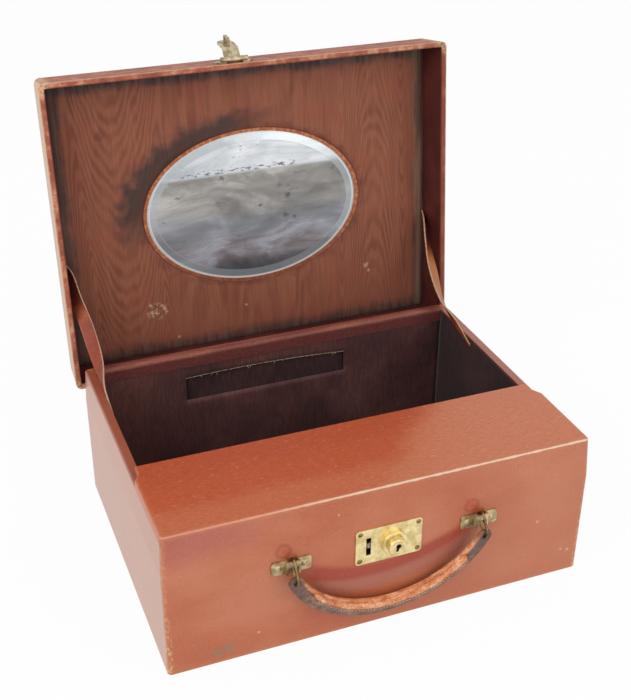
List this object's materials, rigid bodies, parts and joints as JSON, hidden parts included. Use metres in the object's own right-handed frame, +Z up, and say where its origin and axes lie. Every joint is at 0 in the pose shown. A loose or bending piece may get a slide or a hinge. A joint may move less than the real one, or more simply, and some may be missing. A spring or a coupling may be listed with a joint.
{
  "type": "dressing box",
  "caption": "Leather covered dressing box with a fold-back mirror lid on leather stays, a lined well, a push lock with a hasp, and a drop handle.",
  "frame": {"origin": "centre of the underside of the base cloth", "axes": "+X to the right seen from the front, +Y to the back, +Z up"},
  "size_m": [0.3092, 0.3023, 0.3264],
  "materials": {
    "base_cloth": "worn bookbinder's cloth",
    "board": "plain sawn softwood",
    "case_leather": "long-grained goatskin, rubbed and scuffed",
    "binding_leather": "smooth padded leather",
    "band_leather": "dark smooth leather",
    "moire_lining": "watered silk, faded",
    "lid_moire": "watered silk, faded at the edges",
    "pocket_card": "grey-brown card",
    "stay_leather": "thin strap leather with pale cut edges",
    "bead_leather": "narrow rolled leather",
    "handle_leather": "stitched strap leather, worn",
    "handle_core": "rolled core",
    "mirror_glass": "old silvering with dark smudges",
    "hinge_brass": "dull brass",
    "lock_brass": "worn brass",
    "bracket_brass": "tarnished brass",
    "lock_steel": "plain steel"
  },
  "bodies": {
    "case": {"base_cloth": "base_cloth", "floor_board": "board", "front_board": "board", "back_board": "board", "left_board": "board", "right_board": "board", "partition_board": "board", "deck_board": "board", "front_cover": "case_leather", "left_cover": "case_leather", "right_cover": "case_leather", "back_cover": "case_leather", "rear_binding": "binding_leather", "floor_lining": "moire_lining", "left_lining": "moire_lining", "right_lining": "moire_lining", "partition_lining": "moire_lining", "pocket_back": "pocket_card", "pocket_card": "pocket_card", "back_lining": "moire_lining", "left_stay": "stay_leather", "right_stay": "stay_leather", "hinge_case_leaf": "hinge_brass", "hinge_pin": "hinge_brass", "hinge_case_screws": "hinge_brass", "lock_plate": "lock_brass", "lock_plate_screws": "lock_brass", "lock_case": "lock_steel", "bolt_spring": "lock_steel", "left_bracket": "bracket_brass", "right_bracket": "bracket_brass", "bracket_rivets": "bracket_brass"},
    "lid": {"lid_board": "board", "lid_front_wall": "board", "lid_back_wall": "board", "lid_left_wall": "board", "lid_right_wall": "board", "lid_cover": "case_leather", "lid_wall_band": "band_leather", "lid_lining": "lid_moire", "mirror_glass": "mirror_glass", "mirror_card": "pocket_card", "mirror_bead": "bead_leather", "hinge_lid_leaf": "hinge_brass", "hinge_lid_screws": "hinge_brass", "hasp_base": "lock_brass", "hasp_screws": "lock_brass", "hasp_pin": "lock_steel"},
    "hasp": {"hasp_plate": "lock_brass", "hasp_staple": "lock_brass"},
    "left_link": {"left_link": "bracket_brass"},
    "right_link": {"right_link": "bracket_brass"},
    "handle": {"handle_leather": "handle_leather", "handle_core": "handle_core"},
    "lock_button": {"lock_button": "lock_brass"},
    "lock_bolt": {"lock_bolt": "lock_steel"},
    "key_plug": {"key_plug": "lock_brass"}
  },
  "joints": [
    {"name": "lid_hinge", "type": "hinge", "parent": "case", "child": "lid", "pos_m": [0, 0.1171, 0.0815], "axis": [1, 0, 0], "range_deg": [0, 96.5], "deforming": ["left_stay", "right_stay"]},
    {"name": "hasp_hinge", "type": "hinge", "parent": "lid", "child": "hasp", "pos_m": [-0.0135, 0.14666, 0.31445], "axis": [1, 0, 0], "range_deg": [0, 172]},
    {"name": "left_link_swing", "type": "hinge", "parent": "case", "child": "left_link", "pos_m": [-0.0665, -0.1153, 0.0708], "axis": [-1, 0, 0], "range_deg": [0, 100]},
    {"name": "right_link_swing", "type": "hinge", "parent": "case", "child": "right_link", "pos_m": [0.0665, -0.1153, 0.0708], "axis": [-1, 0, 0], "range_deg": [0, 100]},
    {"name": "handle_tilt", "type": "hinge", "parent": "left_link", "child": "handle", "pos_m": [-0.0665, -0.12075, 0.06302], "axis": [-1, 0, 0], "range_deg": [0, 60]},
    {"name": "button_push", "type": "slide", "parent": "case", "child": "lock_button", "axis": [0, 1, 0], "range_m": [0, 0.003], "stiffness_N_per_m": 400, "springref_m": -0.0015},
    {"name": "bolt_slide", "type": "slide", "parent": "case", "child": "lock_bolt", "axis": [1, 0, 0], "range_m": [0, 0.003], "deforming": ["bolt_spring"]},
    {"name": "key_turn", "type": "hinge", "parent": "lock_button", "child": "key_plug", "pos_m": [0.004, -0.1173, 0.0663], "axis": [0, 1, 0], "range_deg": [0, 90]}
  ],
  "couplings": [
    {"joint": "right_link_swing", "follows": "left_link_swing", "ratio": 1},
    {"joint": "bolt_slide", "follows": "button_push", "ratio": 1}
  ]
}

::::::::::

__Problem requirements__. Reproduce all of the data exactly as given.

__Task response__.
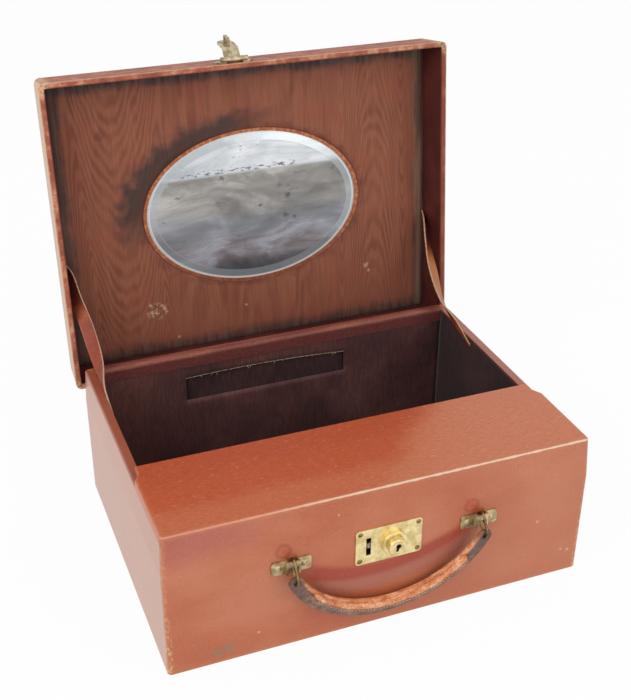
List this object's materials, rigid bodies, parts and joints as JSON, hidden parts included. Use metres in the object's own right-handed frame, +Z up, and say where its origin and axes lie. Every joint is at 0 in the pose shown. A loose or bending piece may get a slide or a hinge. A joint may move less than the real one, or more simply, and some may be missing. A spring or a coupling may be listed with a joint.
{
  "type": "dressing box",
  "caption": "Leather covered dressing box with a fold-back mirror lid on leather stays, a lined well, a push lock with a hasp, and a drop handle.",
  "frame": {"origin": "centre of the underside of the base cloth", "axes": "+X to the right seen from the front, +Y to the back, +Z up"},
  "size_m": [0.3092, 0.3023, 0.3264],
  "materials": {
    "base_cloth": "worn bookbinder's cloth",
    "board": "plain sawn softwood",
    "case_leather": "long-grained goatskin, rubbed and scuffed",
    "binding_leather": "smooth padded leather",
    "band_leather": "dark smooth leather",
    "moire_lining": "watered silk, faded",
    "lid_moire": "watered silk, faded at the edges",
    "pocket_card": "grey-brown card",
    "stay_leather": "thin strap leather with pale cut edges",
    "bead_leather": "narrow rolled leather",
    "handle_leather": "stitched strap leather, worn",
    "handle_core": "rolled core",
    "mirror_glass": "old silvering with dark smudges",
    "hinge_brass": "dull brass",
    "lock_brass": "worn brass",
    "bracket_brass": "tarnished brass",
    "lock_steel": "plain steel"
  },
  "bodies": {
    "case": {"base_cloth": "base_cloth", "floor_board": "board", "front_board": "board", "back_board": "board", "left_board": "board", "right_board": "board", "partition_board": "board", "deck_board": "board", "front_cover": "case_leather", "left_cover": "case_leather", "right_cover": "case_leather", "back_cover": "case_leather", "rear_binding": "binding_leather", "floor_lining": "moire_lining", "left_lining": "moire_lining", "right_lining": "moire_lining", "partition_lining": "moire_lining", "pocket_back": "pocket_card", "pocket_card": "pocket_card", "back_lining": "moire_lining", "left_stay": "stay_leather", "right_stay": "stay_leather", "hinge_case_leaf": "hinge_brass", "hinge_pin": "hinge_brass", "hinge_case_screws": "hinge_brass", "lock_plate": "lock_brass", "lock_plate_screws": "lock_brass", "lock_case": "lock_steel", "bolt_spring": "lock_steel", "left_bracket": "bracket_brass", "right_bracket": "bracket_brass", "bracket_rivets": "bracket_brass"},
    "lid": {"lid_board": "board", "lid_front_wall": "board", "lid_back_wall": "board", "lid_left_wall": "board", "lid_right_wall": "board", "lid_cover": "case_leather", "lid_wall_band": "band_leather", "lid_lining": "lid_moire", "mirror_glass": "mirror_glass", "mirror_card": "pocket_card", "mirror_bead": "bead_leather", "hinge_lid_leaf": "hinge_brass", "hinge_lid_screws": "hinge_brass", "hasp_base": "lock_brass", "hasp_screws": "lock_brass", "hasp_pin": "lock_steel"},
    "hasp": {"hasp_plate": "lock_brass", "hasp_staple": "lock_brass"},
    "left_link": {"left_link": "bracket_brass"},
    "right_link": {"right_link": "bracket_brass"},
    "handle": {"handle_leather": "handle_leather", "handle_core": "handle_core"},
    "lock_button": {"lock_button": "lock_brass"},
    "lock_bolt": {"lock_bolt": "lock_steel"},
    "key_plug": {"key_plug": "lock_brass"}
  },
  "joints": [
    {"name": "lid_hinge", "type": "hinge", "parent": "case", "child": "lid", "pos_m": [0, 0.1171, 0.0815], "axis": [1, 0, 0], "range_deg": [0, 96.5], "deforming": ["left_stay", "right_stay"]},
    {"name": "hasp_hinge", "type": "hinge", "parent": "lid", "child": "hasp", "pos_m": [-0.0135, 0.14666, 0.31445], "axis": [1, 0, 0], "range_deg": [0, 172]},
    {"name": "left_link_swing", "type": "hinge", "parent": "case", "child": "left_link", "pos_m": [-0.0665, -0.1153, 0.0708], "axis": [-1, 0, 0], "range_deg": [0, 100]},
    {"name": "right_link_swing", "type": "hinge", "parent": "case", "child": "right_link", "pos_m": [0.0665, -0.1153, 0.0708], "axis": [-1, 0, 0], "range_deg": [0, 100]},
    {"name": "handle_tilt", "type": "hinge", "parent": "left_link", "child": "handle", "pos_m": [-0.0665, -0.12075, 0.06302], "axis": [-1, 0, 0], "range_deg": [0, 60]},
    {"name": "button_push", "type": "slide", "parent": "case", "child": "lock_button", "axis": [0, 1, 0], "range_m": [0, 0.003], "stiffness_N_per_m": 400, "springref_m": -0.0015},
    {"name": "bolt_slide", "type": "slide", "parent": "case", "child": "lock_bolt", "axis": [1, 0, 0], "range_m": [0, 0.003], "deforming": ["bolt_spring"]},
    {"name": "key_turn", "type": "hinge", "parent": "lock_button", "child": "key_plug", "pos_m": [0.004, -0.1173, 0.0663], "axis": [0, 1, 0], "range_deg": [0, 90]}
  ],
  "couplings": [
    {"joint": "right_link_swing", "follows": "left_link_swing", "ratio": 1},
    {"joint": "bolt_slide", "follows": "button_push", "ratio": 1}
  ]
}